See? If I “felt” that the death penalty was wrong I would now change my position and make an exception for this piece of filth.

$%&@!-ing principles.


Addendum: Here is the transcript of Limbaugh’s remarks. He does in fact say what the cartoon text reports him to say. However, in fairness I must point out the final paragraph of the transcript. After a commercial break Limbaugh’s staff reports to him that the LRA is being accused of “really bad stuff.” He states as much and promises to do due diligence and research it further.

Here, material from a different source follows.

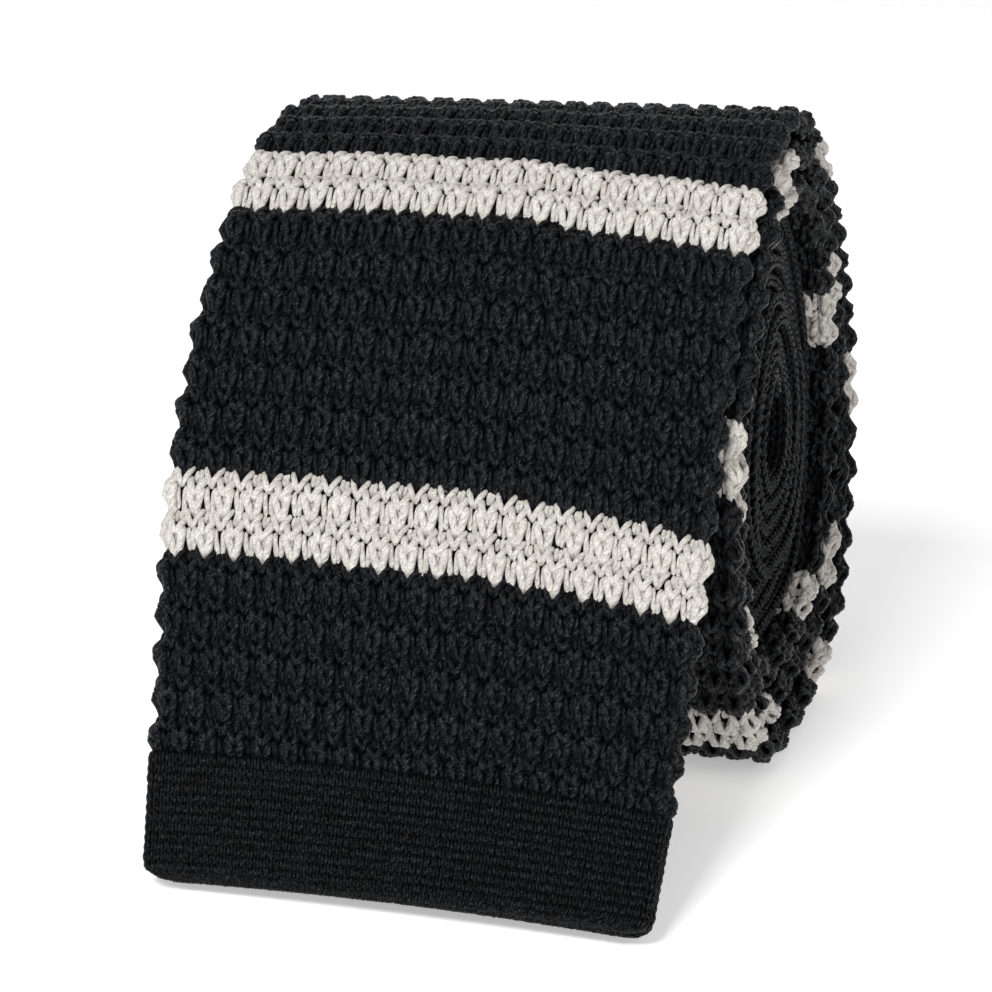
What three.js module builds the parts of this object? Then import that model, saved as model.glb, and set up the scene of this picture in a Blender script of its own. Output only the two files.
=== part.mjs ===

2 thoughts on “Principles and Damned Principles

  1. Wow! An intelligent and even essay. Yes, I call it an essay. By only reading this, I find your ideas to be on the minority. Sadly, too many people allow their “feelings” to drive not only their beliefs but actions.
    I’ll shall be reading a few more of your writings and not for my own belief comfort. I think you’ll will provide me with new viewpoints or at the least have me question myself. This is what I look for in a blog.
    I never really thought about your comment on the Nicene Creed. My thoughts are on a larger scope when reciting it or thinking about it.